What is needed is the run of lines from the one containing "outer_link_front();" through the one containing "obj.matrix_world = Matrix.Identity(4)", echoed exactly, with both ends kept and nothing added.

### DATA SHOWN
════

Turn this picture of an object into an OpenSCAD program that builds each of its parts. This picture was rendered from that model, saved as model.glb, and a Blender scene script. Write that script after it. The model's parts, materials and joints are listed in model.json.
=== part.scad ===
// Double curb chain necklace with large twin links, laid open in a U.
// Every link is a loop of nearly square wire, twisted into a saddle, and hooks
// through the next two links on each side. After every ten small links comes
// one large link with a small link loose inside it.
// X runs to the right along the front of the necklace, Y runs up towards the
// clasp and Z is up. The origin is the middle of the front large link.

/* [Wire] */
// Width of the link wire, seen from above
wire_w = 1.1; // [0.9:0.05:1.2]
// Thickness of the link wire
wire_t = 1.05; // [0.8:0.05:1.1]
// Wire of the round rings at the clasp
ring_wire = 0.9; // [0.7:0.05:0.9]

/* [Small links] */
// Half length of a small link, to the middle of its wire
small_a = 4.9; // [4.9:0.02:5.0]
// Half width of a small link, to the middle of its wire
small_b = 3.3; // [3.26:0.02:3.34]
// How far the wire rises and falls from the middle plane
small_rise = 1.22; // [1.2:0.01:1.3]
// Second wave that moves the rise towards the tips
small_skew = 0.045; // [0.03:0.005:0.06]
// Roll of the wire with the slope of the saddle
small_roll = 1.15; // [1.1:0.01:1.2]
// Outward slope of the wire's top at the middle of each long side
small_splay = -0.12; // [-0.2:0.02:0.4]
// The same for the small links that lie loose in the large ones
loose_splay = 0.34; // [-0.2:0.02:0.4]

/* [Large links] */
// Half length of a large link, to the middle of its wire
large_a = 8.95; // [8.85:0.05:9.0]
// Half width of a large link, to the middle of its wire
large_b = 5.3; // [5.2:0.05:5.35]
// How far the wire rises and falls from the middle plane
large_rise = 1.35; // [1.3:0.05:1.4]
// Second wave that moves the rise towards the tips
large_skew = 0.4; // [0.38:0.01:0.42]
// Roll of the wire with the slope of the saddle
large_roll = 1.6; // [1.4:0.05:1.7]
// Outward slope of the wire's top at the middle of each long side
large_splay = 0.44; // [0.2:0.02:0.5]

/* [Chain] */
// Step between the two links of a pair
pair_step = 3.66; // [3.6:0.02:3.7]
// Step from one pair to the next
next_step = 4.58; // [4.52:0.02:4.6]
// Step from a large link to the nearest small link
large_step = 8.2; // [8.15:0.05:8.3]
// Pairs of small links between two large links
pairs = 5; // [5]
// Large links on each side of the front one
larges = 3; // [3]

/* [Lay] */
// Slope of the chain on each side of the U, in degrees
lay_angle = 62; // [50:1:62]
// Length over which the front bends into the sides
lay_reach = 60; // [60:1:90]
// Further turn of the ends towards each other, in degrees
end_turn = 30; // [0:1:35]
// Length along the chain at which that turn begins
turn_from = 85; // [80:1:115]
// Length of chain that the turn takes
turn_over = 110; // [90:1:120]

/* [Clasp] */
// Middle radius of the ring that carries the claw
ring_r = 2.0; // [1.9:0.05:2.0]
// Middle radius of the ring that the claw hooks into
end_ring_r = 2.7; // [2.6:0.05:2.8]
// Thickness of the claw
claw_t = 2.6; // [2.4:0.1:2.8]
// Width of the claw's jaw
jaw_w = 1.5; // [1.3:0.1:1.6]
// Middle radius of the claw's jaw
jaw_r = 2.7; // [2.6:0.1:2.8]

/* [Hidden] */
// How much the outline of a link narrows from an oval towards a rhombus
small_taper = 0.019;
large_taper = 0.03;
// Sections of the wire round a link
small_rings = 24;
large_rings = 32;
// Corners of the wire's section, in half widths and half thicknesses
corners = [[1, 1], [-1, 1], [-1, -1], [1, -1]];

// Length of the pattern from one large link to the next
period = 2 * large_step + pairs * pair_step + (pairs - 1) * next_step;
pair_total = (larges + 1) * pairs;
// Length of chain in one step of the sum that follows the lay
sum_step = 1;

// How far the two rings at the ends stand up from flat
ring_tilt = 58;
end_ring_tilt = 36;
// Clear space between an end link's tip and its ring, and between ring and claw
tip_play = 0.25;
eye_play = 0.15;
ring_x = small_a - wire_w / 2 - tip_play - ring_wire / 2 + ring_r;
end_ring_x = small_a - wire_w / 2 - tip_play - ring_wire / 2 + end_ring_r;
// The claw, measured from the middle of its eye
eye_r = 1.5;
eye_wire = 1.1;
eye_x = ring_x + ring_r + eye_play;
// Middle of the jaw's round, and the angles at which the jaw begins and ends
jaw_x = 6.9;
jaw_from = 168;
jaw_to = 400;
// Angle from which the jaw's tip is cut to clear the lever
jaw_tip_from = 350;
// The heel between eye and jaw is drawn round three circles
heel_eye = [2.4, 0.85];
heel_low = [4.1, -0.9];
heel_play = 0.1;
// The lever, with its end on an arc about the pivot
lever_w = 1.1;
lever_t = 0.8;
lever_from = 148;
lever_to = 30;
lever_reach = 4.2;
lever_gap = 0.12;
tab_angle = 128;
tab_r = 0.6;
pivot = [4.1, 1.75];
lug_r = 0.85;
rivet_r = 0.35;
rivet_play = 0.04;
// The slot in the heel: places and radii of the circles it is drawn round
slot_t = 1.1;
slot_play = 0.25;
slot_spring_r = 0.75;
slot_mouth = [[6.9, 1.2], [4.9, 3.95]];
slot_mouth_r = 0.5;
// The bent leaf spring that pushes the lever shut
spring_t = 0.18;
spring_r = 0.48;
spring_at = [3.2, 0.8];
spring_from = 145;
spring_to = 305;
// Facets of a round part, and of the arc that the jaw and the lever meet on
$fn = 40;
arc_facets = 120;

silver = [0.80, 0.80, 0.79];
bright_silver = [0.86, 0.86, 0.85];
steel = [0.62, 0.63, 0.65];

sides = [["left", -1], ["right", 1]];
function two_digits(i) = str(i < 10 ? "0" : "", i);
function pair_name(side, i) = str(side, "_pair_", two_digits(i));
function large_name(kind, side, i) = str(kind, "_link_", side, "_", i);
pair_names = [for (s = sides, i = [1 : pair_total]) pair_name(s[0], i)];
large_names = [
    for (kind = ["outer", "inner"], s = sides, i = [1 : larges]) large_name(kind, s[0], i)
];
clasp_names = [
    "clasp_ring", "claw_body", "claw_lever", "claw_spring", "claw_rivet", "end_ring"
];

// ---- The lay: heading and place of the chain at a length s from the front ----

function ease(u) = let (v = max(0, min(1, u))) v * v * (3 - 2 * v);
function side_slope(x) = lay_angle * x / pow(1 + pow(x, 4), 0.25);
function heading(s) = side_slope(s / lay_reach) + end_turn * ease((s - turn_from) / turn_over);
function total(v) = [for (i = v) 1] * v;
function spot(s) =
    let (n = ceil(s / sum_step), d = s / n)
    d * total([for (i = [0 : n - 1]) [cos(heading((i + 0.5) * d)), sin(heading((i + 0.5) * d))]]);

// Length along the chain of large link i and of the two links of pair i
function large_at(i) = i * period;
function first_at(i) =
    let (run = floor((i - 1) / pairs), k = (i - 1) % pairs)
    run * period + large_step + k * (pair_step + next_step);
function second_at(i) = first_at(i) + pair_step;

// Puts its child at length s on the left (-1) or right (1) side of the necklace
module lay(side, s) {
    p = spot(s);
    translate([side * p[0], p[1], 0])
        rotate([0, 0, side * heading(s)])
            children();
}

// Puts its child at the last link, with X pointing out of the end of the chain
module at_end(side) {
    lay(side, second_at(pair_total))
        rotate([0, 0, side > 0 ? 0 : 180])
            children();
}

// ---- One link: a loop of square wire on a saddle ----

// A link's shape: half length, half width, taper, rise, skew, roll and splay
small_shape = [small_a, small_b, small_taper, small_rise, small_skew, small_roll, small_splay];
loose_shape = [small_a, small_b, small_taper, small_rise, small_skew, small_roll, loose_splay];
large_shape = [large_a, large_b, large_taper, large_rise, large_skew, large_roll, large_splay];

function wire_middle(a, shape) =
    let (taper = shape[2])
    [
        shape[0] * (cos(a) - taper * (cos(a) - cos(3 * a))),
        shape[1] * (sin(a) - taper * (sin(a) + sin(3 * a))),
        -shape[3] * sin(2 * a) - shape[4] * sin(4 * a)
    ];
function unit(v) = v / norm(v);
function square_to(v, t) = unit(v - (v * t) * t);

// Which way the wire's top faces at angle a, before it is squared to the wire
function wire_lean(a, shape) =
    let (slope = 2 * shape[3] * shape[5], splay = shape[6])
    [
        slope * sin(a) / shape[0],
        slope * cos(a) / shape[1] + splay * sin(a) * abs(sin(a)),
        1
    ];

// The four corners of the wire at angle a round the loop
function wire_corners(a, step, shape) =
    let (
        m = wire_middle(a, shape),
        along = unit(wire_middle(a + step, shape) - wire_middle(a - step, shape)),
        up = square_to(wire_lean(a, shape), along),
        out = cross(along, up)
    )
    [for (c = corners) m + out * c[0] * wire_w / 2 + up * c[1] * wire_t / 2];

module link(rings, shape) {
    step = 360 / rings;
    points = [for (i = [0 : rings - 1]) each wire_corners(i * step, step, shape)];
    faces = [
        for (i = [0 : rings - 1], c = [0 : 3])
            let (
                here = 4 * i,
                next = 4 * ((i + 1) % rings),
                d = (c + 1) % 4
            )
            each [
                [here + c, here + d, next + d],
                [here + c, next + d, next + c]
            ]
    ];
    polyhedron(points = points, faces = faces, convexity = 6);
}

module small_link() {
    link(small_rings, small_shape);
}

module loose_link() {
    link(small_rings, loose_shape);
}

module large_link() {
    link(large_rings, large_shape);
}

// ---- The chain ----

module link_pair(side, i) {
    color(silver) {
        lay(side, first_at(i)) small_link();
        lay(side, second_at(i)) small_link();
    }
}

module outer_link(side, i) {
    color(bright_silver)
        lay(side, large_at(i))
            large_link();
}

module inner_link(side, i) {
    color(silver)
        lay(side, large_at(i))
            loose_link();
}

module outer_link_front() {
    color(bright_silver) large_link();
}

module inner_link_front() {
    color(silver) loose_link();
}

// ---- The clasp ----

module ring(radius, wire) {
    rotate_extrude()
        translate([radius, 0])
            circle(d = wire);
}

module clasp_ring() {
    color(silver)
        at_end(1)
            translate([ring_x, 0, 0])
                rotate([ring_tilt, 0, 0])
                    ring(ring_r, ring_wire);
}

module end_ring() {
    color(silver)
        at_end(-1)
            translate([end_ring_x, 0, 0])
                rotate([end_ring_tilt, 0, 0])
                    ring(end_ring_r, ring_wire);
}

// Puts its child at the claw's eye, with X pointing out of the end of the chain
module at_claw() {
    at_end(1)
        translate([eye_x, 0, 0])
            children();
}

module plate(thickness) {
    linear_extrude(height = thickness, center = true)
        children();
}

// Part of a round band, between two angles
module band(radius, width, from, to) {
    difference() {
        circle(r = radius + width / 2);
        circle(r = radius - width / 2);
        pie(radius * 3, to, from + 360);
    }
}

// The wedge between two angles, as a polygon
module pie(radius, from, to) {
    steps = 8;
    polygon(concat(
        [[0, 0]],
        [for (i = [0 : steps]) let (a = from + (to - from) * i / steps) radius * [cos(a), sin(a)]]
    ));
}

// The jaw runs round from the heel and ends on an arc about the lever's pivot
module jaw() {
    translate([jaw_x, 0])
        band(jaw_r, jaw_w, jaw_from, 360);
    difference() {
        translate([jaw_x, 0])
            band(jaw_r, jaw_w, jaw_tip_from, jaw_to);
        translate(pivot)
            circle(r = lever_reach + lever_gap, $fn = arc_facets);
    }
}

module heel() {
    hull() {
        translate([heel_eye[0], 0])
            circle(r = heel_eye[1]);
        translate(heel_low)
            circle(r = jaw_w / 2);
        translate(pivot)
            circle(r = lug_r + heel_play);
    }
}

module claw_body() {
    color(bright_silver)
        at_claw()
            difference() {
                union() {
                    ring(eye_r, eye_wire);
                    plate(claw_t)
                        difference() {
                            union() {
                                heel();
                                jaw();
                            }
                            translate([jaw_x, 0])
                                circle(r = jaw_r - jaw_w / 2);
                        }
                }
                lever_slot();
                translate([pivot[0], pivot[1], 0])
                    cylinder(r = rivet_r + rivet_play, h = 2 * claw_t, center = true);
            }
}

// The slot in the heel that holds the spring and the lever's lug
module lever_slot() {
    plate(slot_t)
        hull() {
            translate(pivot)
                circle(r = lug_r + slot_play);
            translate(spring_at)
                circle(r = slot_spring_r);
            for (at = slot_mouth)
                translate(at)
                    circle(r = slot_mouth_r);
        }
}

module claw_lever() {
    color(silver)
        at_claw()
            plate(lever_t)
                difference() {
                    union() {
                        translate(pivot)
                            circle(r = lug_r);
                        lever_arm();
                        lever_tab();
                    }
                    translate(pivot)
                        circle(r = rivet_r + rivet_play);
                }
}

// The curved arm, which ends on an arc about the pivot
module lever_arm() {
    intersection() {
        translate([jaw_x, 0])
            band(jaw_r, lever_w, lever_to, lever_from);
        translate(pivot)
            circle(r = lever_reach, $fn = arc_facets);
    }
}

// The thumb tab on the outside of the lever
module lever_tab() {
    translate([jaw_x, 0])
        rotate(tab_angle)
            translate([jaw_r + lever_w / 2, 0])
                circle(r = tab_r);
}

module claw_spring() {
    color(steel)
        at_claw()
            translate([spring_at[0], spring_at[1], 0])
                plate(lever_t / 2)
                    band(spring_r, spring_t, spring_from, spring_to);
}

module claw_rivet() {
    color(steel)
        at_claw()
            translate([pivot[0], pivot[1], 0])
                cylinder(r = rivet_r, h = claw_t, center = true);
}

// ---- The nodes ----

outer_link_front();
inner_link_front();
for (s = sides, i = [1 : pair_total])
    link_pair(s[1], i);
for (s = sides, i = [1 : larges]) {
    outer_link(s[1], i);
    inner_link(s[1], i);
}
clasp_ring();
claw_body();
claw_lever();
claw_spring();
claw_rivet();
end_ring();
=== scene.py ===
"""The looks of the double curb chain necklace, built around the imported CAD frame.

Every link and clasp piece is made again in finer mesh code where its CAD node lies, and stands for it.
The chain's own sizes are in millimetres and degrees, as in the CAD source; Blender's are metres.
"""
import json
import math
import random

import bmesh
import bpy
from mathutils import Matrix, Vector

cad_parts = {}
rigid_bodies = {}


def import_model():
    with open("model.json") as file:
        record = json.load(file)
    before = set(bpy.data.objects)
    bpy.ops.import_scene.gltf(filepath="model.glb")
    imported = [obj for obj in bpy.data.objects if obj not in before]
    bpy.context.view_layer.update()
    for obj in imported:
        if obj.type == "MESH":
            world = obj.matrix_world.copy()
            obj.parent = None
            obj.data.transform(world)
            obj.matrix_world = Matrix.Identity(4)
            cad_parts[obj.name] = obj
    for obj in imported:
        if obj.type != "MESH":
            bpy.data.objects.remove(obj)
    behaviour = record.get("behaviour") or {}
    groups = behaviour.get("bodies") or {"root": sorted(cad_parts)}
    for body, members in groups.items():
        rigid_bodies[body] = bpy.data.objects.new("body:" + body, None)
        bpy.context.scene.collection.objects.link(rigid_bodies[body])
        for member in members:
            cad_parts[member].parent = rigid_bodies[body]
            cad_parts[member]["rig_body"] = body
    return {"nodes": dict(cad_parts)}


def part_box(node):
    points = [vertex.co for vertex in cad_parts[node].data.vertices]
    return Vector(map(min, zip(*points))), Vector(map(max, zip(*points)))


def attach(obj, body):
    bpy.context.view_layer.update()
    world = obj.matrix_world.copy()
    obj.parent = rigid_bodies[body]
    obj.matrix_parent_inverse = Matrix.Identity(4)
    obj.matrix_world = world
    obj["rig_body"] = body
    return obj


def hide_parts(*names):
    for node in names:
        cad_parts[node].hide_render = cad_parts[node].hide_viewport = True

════

### ANSWER FOR THE TASK
outer_link_front();
inner_link_front();
for (s = sides, i = [1 : pair_total])
    link_pair(s[1], i);
for (s = sides, i = [1 : larges]) {
    outer_link(s[1], i);
    inner_link(s[1], i);
}
clasp_ring();
claw_body();
claw_lever();
claw_spring();
claw_rivet();
end_ring();
=== scene.py ===
"""The looks of the double curb chain necklace, built around the imported CAD frame.

Every link and clasp piece is made again in finer mesh code where its CAD node lies, and stands for it.
The chain's own sizes are in millimetres and degrees, as in the CAD source; Blender's are metres.
"""
import json
import math
import random

import bmesh
import bpy
from mathutils import Matrix, Vector

cad_parts = {}
rigid_bodies = {}


def import_model():
    with open("model.json") as file:
        record = json.load(file)
    before = set(bpy.data.objects)
    bpy.ops.import_scene.gltf(filepath="model.glb")
    imported = [obj for obj in bpy.data.objects if obj not in before]
    bpy.context.view_layer.update()
    for obj in imported:
        if obj.type == "MESH":
            world = obj.matrix_world.copy()
            obj.parent = None
            obj.data.transform(world)
            obj.matrix_world = Matrix.Identity(4)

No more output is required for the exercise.